ITEMS ::

▼▼▼

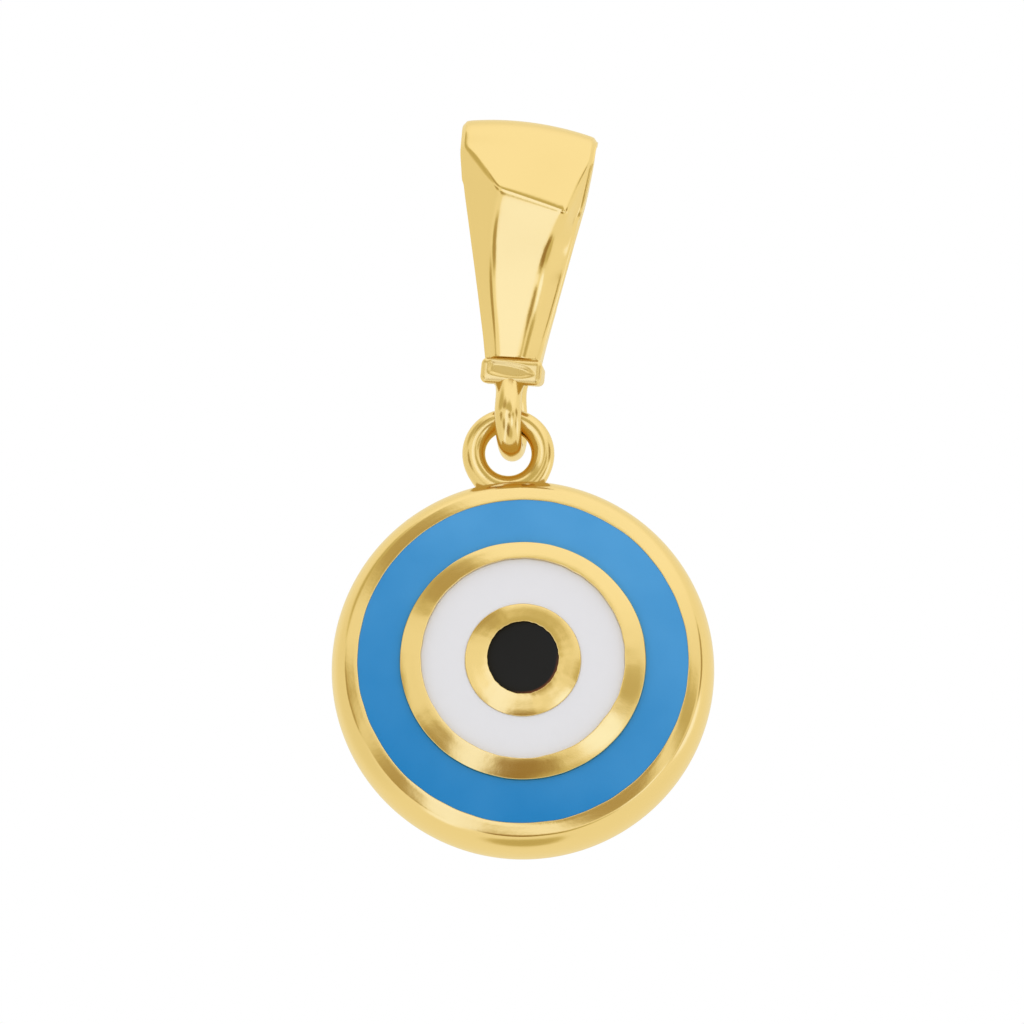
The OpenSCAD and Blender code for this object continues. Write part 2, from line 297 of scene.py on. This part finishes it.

▲▲▲
▼▼▼

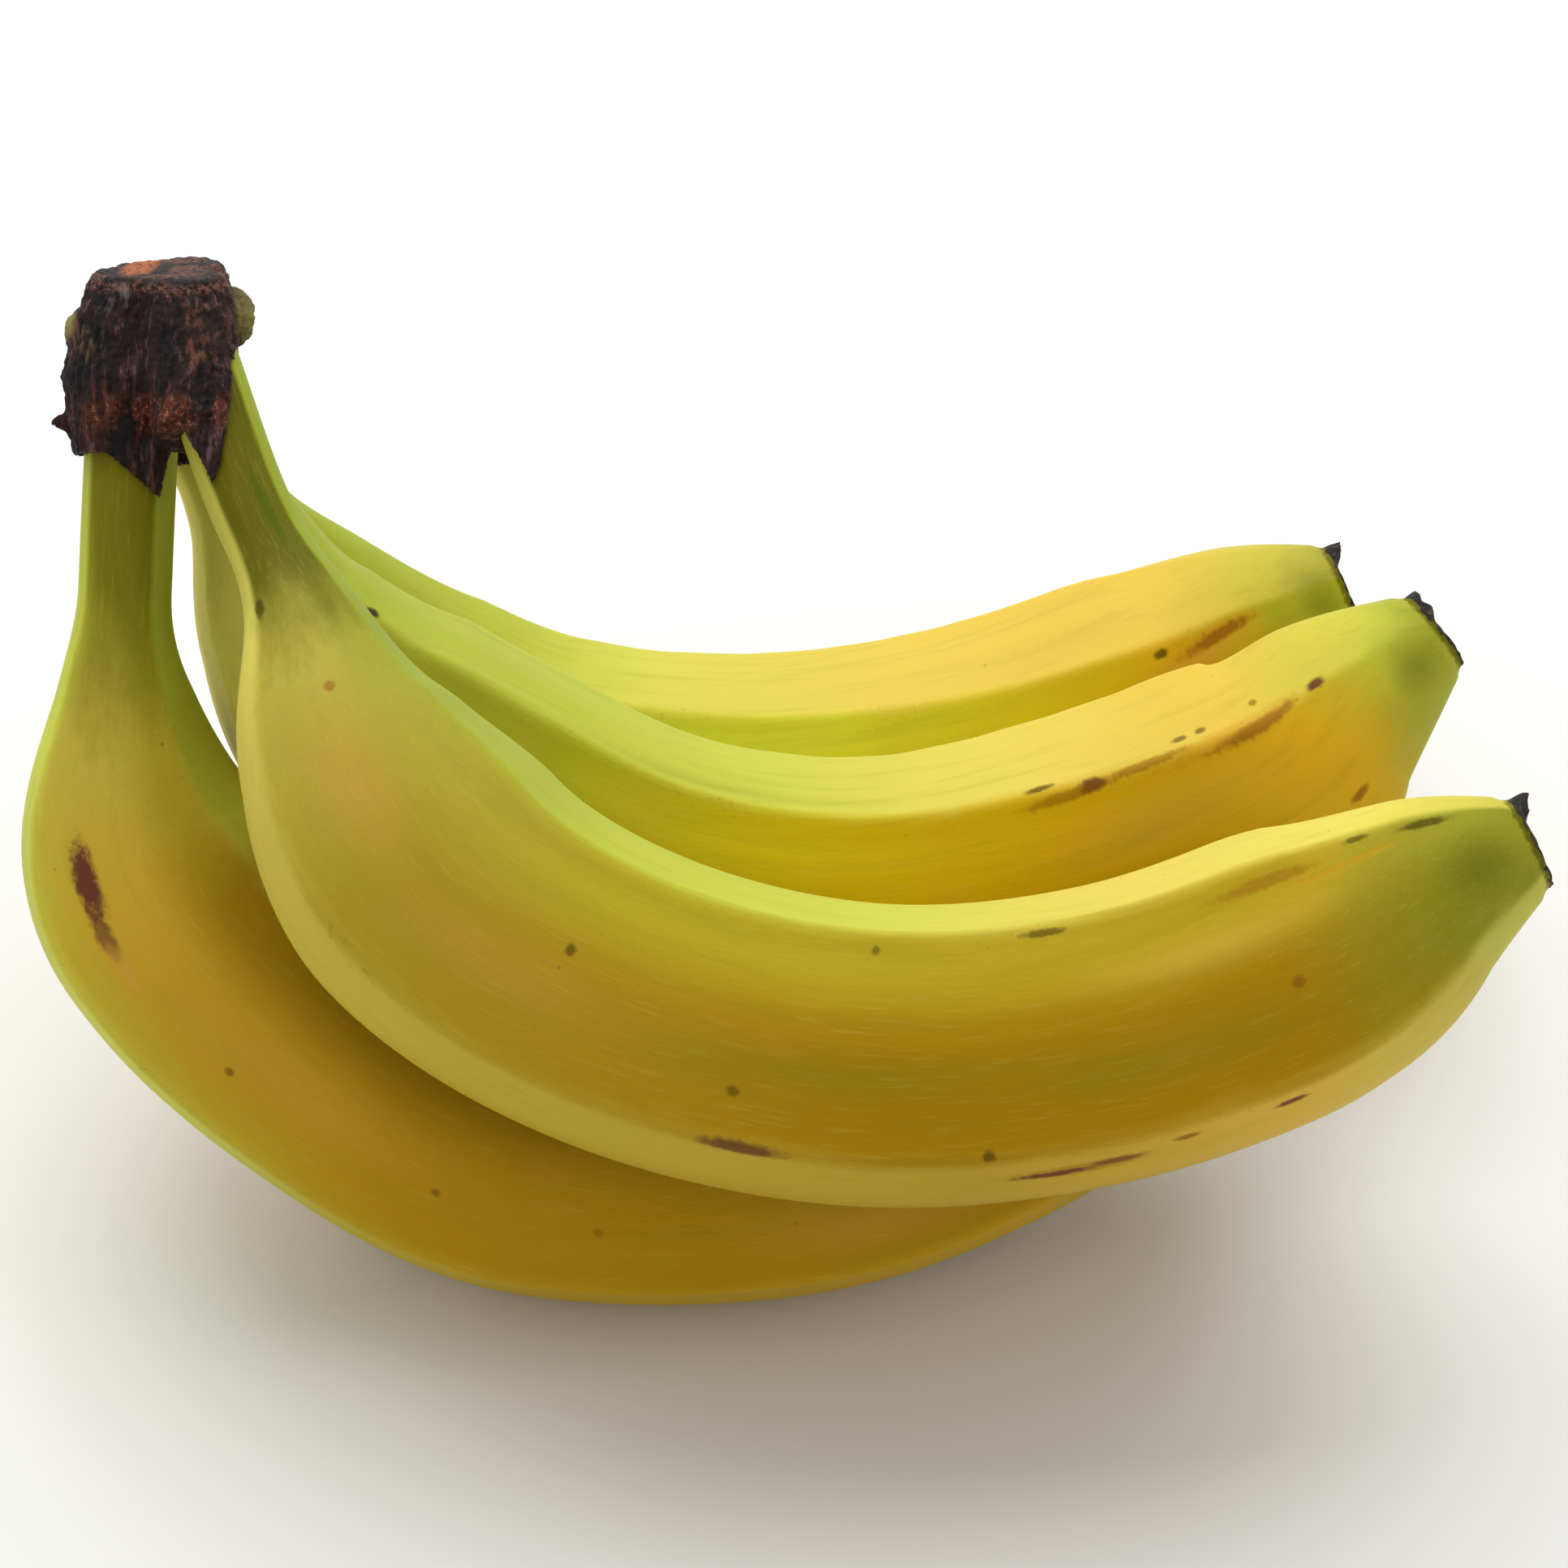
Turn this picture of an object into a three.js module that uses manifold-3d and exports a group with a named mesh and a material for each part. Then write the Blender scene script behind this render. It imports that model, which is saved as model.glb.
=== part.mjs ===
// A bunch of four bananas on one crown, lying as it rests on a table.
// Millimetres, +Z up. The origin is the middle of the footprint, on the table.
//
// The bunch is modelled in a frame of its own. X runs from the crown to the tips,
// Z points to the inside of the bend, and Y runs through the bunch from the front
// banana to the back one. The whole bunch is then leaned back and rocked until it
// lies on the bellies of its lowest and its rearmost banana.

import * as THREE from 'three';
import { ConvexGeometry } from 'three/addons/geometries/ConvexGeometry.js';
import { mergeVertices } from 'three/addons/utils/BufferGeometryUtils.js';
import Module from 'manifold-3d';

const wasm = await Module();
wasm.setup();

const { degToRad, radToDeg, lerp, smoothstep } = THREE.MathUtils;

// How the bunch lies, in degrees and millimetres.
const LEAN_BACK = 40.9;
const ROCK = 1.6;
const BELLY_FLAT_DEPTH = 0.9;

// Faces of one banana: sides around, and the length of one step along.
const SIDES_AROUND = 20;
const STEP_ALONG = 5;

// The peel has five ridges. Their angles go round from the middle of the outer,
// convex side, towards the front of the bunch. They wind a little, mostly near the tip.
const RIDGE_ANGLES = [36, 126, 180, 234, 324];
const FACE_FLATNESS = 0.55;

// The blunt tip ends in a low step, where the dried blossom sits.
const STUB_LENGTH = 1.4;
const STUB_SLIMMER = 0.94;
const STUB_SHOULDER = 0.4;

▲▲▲

GOAL :: Your task is to quote exactly the lines beginning with the one that contains "Turn this picture" and ending with the one that contains "its rearmost banana.", with nothing left out or added.

OUTPUT ::
Turn this picture of an object into a three.js module that uses manifold-3d and exports a group with a named mesh and a material for each part. Then write the Blender scene script behind this render. It imports that model, which is saved as model.glb.
=== part.mjs ===
// A bunch of four bananas on one crown, lying as it rests on a table.
// Millimetres, +Z up. The origin is the middle of the footprint, on the table.
//
// The bunch is modelled in a frame of its own. X runs from the crown to the tips,
// Z points to the inside of the bend, and Y runs through the bunch from the front
// banana to the back one. The whole bunch is then leaned back and rocked until it
// lies on the bellies of its lowest and its rearmost banana.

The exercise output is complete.